Weaknesses: Intuition behind the Hausdorff dimension and its importance in the generalization bound (and how it relates to heavy-tailed processes) is sorely lacking. This is especially unfortunate due to the technicality of the work. For example, the authors could mention how the Hausdorff dimension measures clustering/denseness of the sample paths. Or how, unlike light-tailed processes, heavy-tailed processes experience large jumps. Such discussion would help convince readers that the results are not purely academic. The reliance on continuous-time approximations (due to the nature of Hausdorff dimension) is also unfortunate, but could be the subject of future work. Also, the generalization bounds apply only to a finite horizon of the process, ignoring whether the optimization actually converges to a reasonable optimum. This is probably outside the scope of the paper since only the difference between the true risk and empirical risk is of interest, but it still seems relevant given that a strongly heavy-tailed stochastic optimizer may fail to converge to anything.
Correctness: I have encountered no errors in the content of the paper, or its proofs.
Clarity: Due to its technical nature, the paper could be a challenging read for those not already familiar with the subjects discussed.

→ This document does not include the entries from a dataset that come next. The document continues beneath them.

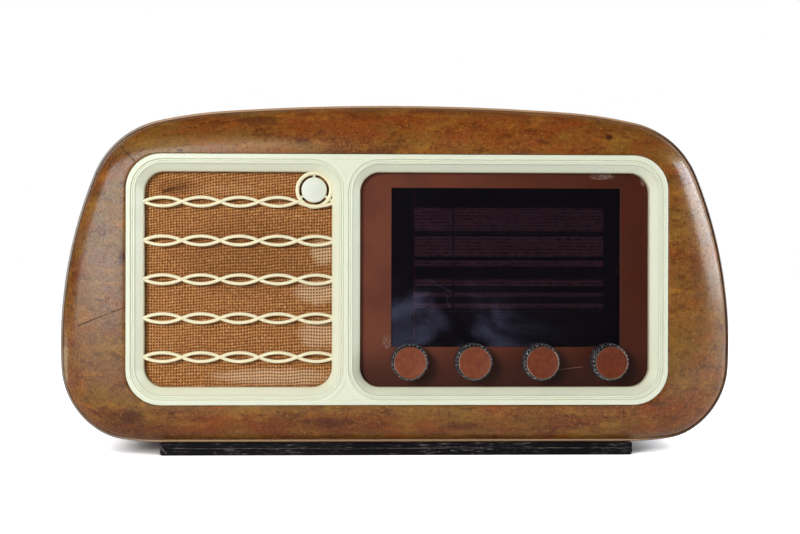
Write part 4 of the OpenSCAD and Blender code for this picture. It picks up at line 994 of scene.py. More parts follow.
# The eye's ring, three webs and the knock-out disc that they hold.
ring_section = [(12.8, 13.2), (12.8, 9.4)]
for k in range(1, 12):
    lean = math.radians(15 * k)
    ring_section.append((14.4 - 1.6 * math.cos(lean), 9.4 - 1.2 * math.sin(lean)))
ring_section += [(16, 9.4), (16, 13.2)]
known = set(bm.faces)
spun(bm, eye_x, eye_z, ring_section)
coloured_since(bm, known, 2)
web_out = 11.9
web_size = Matrix.Diagonal((3.4 * mm, 3.2 * mm, 2.2 * mm, 1))
for turn in (90, 210, 330):
    lean = math.radians(turn)
    middle = Vector((eye_x + web_out * math.cos(lean), 0, eye_z + web_out * math.sin(lean))) * mm
    middle.y = deep(11.2)
    web_place = Matrix.Translation(middle) @ Matrix.Rotation(-lean, 4, "Y")
    made = bmesh.ops.create_cube(bm, size=1, matrix=web_place @ web_size)
    eased(bm, list({edge for vertex in made["verts"] for edge in vertex.link_edges}), 0.5, 3)
known = set(bm.faces)
spun(bm, eye_x, eye_z, [
    (0.01, 12.6), (10.8, 12.6), (10.8, 9.5), (10.65, 9.1), (10.3, 8.85), (9.6, 8.75), (0.01, 8.6),
])
coloured_since(bm, known, 1)
# Four pegs behind the land, glued into the surround.
for side_x in (-1, 1):
    for side_z in (-1, 1):
        spun(
            bm, side_x * (esc_width / mm / 2 - 4.6), window_mid + side_z * window_high / 3,
            [(0.01, 4.5), (3, 4.5), (3, 14.9), (0.01, 14.9)], 24
        )
eye_white = Finish("eye_disc_white", Coat_Weight=0.2, Coat_Roughness=0.3)
eye_tone = eye_white.mixed(eye_white.noise(120, detail=5), shade(212, 216, 202), shade(224, 228, 216))
eye_white.colour(eye_tone)
eye_white.gloss(eye_white.graded(eye_white.noise(300), 0.3, 0.7, 0.35, 0.5))
eye_white.relief(eye_white.noise(900, detail=3), 0.00004, 0.5)
aged = Finish("aged_cream", Coat_Weight=0.2, Coat_Roughness=0.3)
aged_tone = aged.mixed(aged.noise(60, detail=4), shade(232, 222, 184), shade(236, 230, 200))
# The backs of the bars and the eye's ring, towards the cloth, are darker and browner: painted shade.
aged_back_shade = aged.graded(aged.axis("Y"), deep(10.6), deep(12.4))
aged_tone = aged.mixed(aged.times(aged_back_shade, 0.6), aged_tone, shade(188, 164, 112))
aged.colour(aged_tone)
aged.gloss(aged.graded(aged.noise(200, detail=3), 0.3, 0.7, 0.34, 0.5))
aged.relief(aged.noise(700, detail=3), 0.00004, 0.4)
cream_finishes = [cream, eye_white, aged]
finished(bm, "moulded_escutcheon", cream_finishes, "cabinet", ["escutcheon"], sharp=40)

# Grille cloth
# Coarse brown cloth in a plain weave, stretched over the baffle board and
# glued round its edge. Its rows wander, and it is creased, stained and dusty.
cloth_low, cloth_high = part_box("grille_cloth")
cloth_wide = cloth_high.x - cloth_low.x
cloth_tall = cloth_high.z - cloth_low.z
cloth = Finish("woven_cloth", Roughness=0.9, Sheen_Weight=0.03, Specular_IOR_Level=0.1)
weave = cloth.uv("weave")
weave_u = cloth.axis("X", weave)
weave_v = cloth.axis("Y", weave)
swell_u = cloth.calc("MULTIPLY_ADD", cloth.noise(38, detail=2), 0.9, weave_u)
swell_v = cloth.calc("MULTIPLY_ADD", cloth.noise(22, detail=2), 2.4, weave_v)
pull_side = cloth.graded(cloth.axis("X"), -0.22, -0.15, 2.4, 0.0)
pull_up = cloth.graded(cloth.axis("Z"), 0.19, 0.245)
swell_v = cloth.calc("ADD", swell_v, cloth.times(pull_side, pull_up))
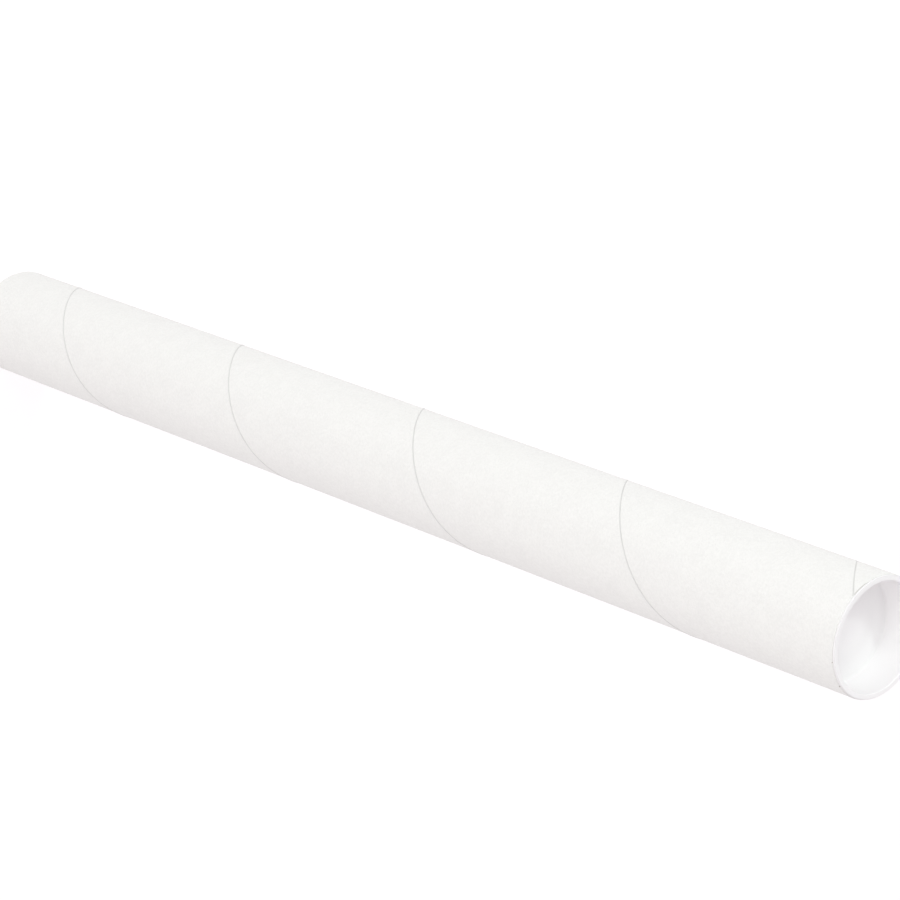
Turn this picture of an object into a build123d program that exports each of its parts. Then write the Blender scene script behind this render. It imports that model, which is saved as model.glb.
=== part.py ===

Aside from this and the aforementioned lack of intuition, the paper is quite well-written, and I very much enjoyed reading it.
Relation to Prior Work: The authors have conducted an adequate literature review, and theoretical results pulled from the literature have been appropriately cited and discussed.
Reproducibility: Yes
Additional Feedback: Despite my criticisms, I am very impressed by this paper and believe it provides strong theoretical foundations for future efforts. While the assumptions (particularly H5) are technical and would be too difficult to verify in most cases, I feel this is par for the course in work of this nature. Also, it would be good to highlight an example of a model which is a decomposable Feller process and satisfies the conditions in S3 necessary for Theorem S1 to hold. I'm fairly convinced this is true for quadratic f and constant Sigma, for example, but a comment describing how these assumptions impact the choice of f more generally would be useful. I have a few other comments: Regarding Figure 1, it seems that the slope in the linear trend is different within each depth D. Is it reasonable to compare this slope with some other property of the system suggested by the theory, e.g. a local Lipschitz constant about the optimum? Line 87: `Haussdorf' -> `Hausdorff' Lines 141-153: A very minor point, but I find the `definition' of Feller processes used here a bit odd. Feller processes are processes defined to exhibit the Feller properties --- personally, I find these easier to understand/believe. Unless I'm missing something, it is a subset of these, which have smooth compactly supported functions on R^n as a core, that have a symbol of the form (6) by Courrege's theorem. I understand this is done for convenience, but it is a little confusing for those with outside understanding of Feller processes. Line 289/90: I think this is somewhat disingenuous, as it sounds like the log n term can be improved for free with additional effort. It would be good to mention that this comes at the cost of the log L term. In the supplementary material: Line 86: Why not specify the choice of nu here?